Цикл "Родник холодный". Постапокалипсис.
Автор: Борис Панкратов-Седойhttps://author.today/reader/306530/2789604
Третий день пошёл после крушения барыги Семёныча на асфальт пешеходного тротуара улицы Петровка.
Время, делало свою работу: синяк во всю левую скулу уже желтел и сходил, ссадина на губе затянулась коричневой корочкой. Жизнь брала своё. Тело, оно заживает — куда деваться, хоть не кошачье, хоть не семь жизней ему отпущено. А вот память о пережитом позоре оставалась, впитываясь в нутро глубже синяка. Губа, разбитая, когда лицом двинешь, напоминала о встрече короткой да неудачной.
В первый-то день, ох, в первый день — насмотрелся он, наслушался. Каждый глаз, кажется, на него пялится, каждый шёпот за спиной — про него.
Вот пацанёнок-грузчик у ящиков с антоновкой — глянул стрельнул, испуганно так, а в глубине глаз любопытство щенячье.
Продавщица Раиса из стекляшки у входа — глаз прищуренный, оценивающий, вообще буравчиком смотрит.
Другие взгляды, каждый из которых был уколом в истерзанное самолюбие, брошенные мельком, скользнувшие по его потерянному лицу, так разукрашенному залётным «колхозником».
В этот первый день Семён ещё пометался по рынку, из угла в угол, как волк в загоне, обречённый на заклание. Щека левая дёргалась. Казалось, что все, абсолютно все — молчаливая братва из тёмных углов, смотрящая по рынку, бабы с авоськами, мужики-шофёры, даже этот пьяный бомж у забора — все они знают. Знают, что его, Семёныча, морду разбили. И ничего он не мог с таким обстоятельством поделать.
Всё ему кажется, что весь Даниловский, будто на спектакле, а он на сцене один, опозоренный, и уйти некуда.
Забурился в подсобку и третий день не выходил оттуда.
Ночевал там же, на продавленном диване, вставая по ночам от одних и тех же кошмаров. Ночами в сны приходил тот самый хруст хрящей и искры из глаз, слепящие, болезненные, да искры от ножика, юлой вертевшегося по тротуару Петровки, 38.
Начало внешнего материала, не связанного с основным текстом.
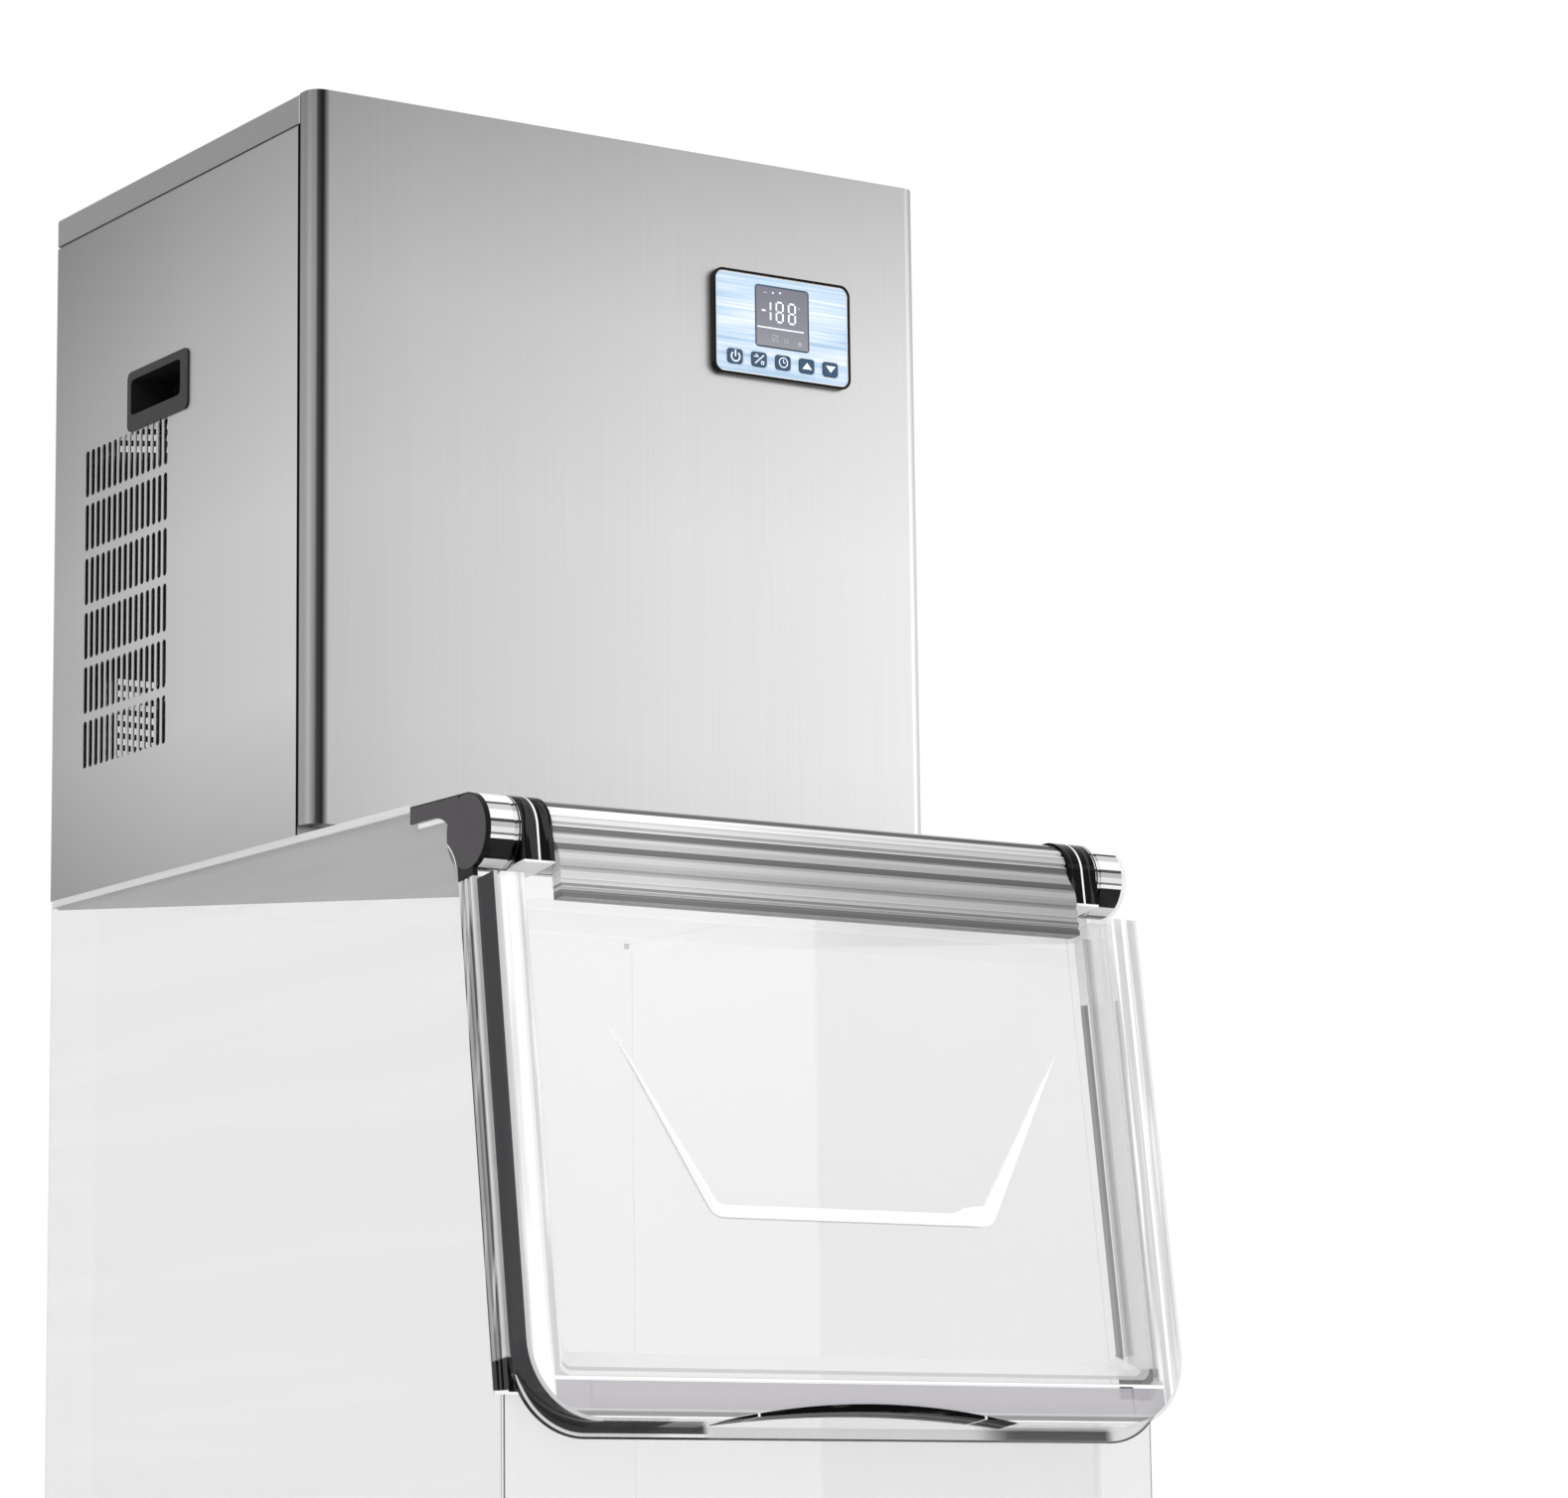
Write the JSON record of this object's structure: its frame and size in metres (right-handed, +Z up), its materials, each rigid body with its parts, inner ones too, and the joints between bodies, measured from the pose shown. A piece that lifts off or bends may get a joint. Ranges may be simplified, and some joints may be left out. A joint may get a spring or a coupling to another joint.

Днём этот хруст превращался в хруст его, Семёнова, авторитета на Даниловском.
«Бурлак…» — думал Семёныч, и когда думал о нём, в горле вставал ком, густой и не проглатываемый, ком обиды и ненависти. «Бурлак… Не лезь больше, Семён. Не твоего ума дело. Картошку сторожить отправлю».
Пёс… всё за лавэ сливает… Вся жизнь по понятиям — всё это оказалось пылью, когда на кону оказался куш. Сливает его, Семёныча, на помойку, сливает. На шестой номер сливает. Факт. После всех лет, после всех дел!
А ведь он, Семёныч, не какой-нибудь… он человек с положением! Он был фигурой, с которой считались. Место своё, тёплое, годами обустраивал и шуровал, шуровал, как белка в колесе, чтобы лавэ шло, чтобы Бурлак был доволен.
А за всё это, что теперь Семёнычу? Где благодарность? Где уважение? Всё это теперь — прахом. В один миг. От одного удара.
Братва пальцем в спину будет тыкать: «Смотри, это тот самый Семёныч с Даниловского. Кончился. Стал ничем. Падать ему дальше».
И трясло его от бессильной злобы.
И от этой тряски, от этой жгучей беспомощности, мысли его, как псы голодные, кинулись в прошлое, к тем дням, когда имя его на Даниловском произносили с уважительным придыханием.
А что теперь?
Загонялся Семёныч в думках тяжких, полных бессильной злобы, три дня подряд. К полудню третьего дня не выдержал, нервы сдали, рванулся к метро, к телефону-автомату. Обида, жгучая и живая, пересилила страх.
Есть на свете люди, которые поймут. Не такие, кто блатных корешей за филки сливают, а такие, с кем он, Семён, пайку делил. Такие, для которых своих кидать — крамола и пятно на весь уклад жизни. Там поймут.
Трубку на том конце подняли почти сразу. «Алё!» — знакомый голос врезался в ухо.
— Славка, это Семён. Разговор есть, серьёзный.
— Обо что разговор, Сёма?
— Беспредел идёт, Славка, — выдохнул он, и голос его сорвался, предательски дрогнув. — Братки, выручайте… Больше некому.